Les Parcs naturels régionaux attaquent au tribunal
Selon le responsable communication de la centrale, l’unité biomasse
permettra à la filière bois de se structurer, et aidera à une meilleure
gestion forestière ainsi qu’à la prévention des incendies, en évitant de
laisser les bois à l’abandon. Une vision partagée par la majorité des
exploitants forestiers, qui profiteront des coupes, mais battue en
brèche par des agents de l’Office nationale des forêts (ONF) et des
écologistes. Leur crainte est que la ressource en bois finisse par être
plus ou moins considérée comme une ressource minière (
lire l’un de nos précédents articles ici).
« Le développement du bois énergie à un niveau industriel pousse à la surexploitation et à l’artificialisation de la forêt »,
estime Nicholas Bell, d’SOS Forêt du Sud. Les forêts et leurs
écosystèmes complexes risqueraient d’être remplacés par des plantations
d’arbres, bien alignés en monoculture, et entretenus à coup d’intrants
chimiques comme le glyphosate
[3]...
« C’est comme l’agriculture qui ne veut faire que des grands champs de maïs », résume Gérard Grouazel, propriétaire forestier et sylviculteur, également membre de SOS Forêt.
Depuis la centrale de Gardanne, vue sur la Saint-Victoire, le
village de Meyreuil et la plus haute cheminée industrielle de France
(297m) qui évacue les fumées et particules de la tranche charbon
Les Parcs naturels régionaux du Luberon et du Verdon s’inquiètent de
cette possible évolution.
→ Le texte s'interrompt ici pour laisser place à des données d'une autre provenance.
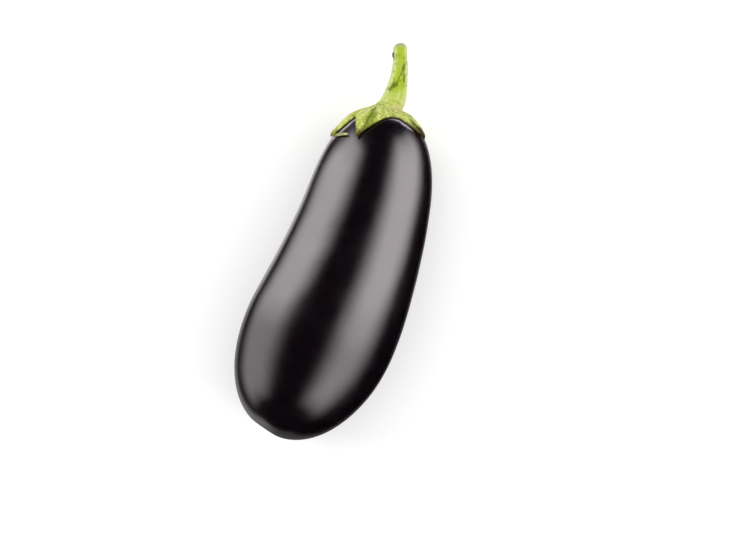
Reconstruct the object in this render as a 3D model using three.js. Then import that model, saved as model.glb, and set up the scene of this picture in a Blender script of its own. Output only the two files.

Ils se sont joints à une saisine du tribunal
administratif de Marseille, aux côtés d’associations et de collectivités
des Alpes-de-Haute-Provence, qui a abouti à l’annulation de
l’autorisation préfectorale d’exploitation de la centrale biomasse, le 8
juin 2017. En cause : la première étude d’impact sur les forêts
alentour ne concernait qu’une zone de... 3 km autour de la centrale,
alors que la coupe de bois « local » concerne un rayon de 250 km,
intégrant notamment le massif du Lubéron (à 70 km de la centrale), le
parc du Verdon ou encore le Parc national des Cévennes. Mais le
lendemain, un nouvel arrêté ré-autorisait l’exploitation, le temps d’une
régularisation.
Les Parcs naturels régionaux ont été
sommés
par Renaud Muselier, président LR de la Région PACA, de rentrer dans le
rang et de signer une convention avec la centrale, sous peine de voir
leurs subventions supprimées
[4]. Le dossier fait d’ailleurs partie
des renoncements de Nicolas Hulot.
L’ancien ministre de la Transition écologique et solidaire avait fait
appel de la décision de justice aux côtés d’Uniper. La cour
administrative d’appel de Marseille devrait rendre son jugement sur le
fond d’ici la fin de l’année. La décision sera déterminante quant à
l’avenir de la centrale.
Risques de conflits d’usage
Pour ses détracteurs, la centrale entre aussi en concurrence
d’approvisionnement avec d’autres unités de bois-énergie, notamment à
Brignoles (Var) et Pierrelatte (Drôme), qui prélèvent chacune 150 000
tonnes de bois supplémentaire chaque année. Sans oublier la papeterie de
Tarascon (Bouches-du-Rhône), qui en consomme plus d’un million
[5]... Des conflits d’usage sont à prévoir.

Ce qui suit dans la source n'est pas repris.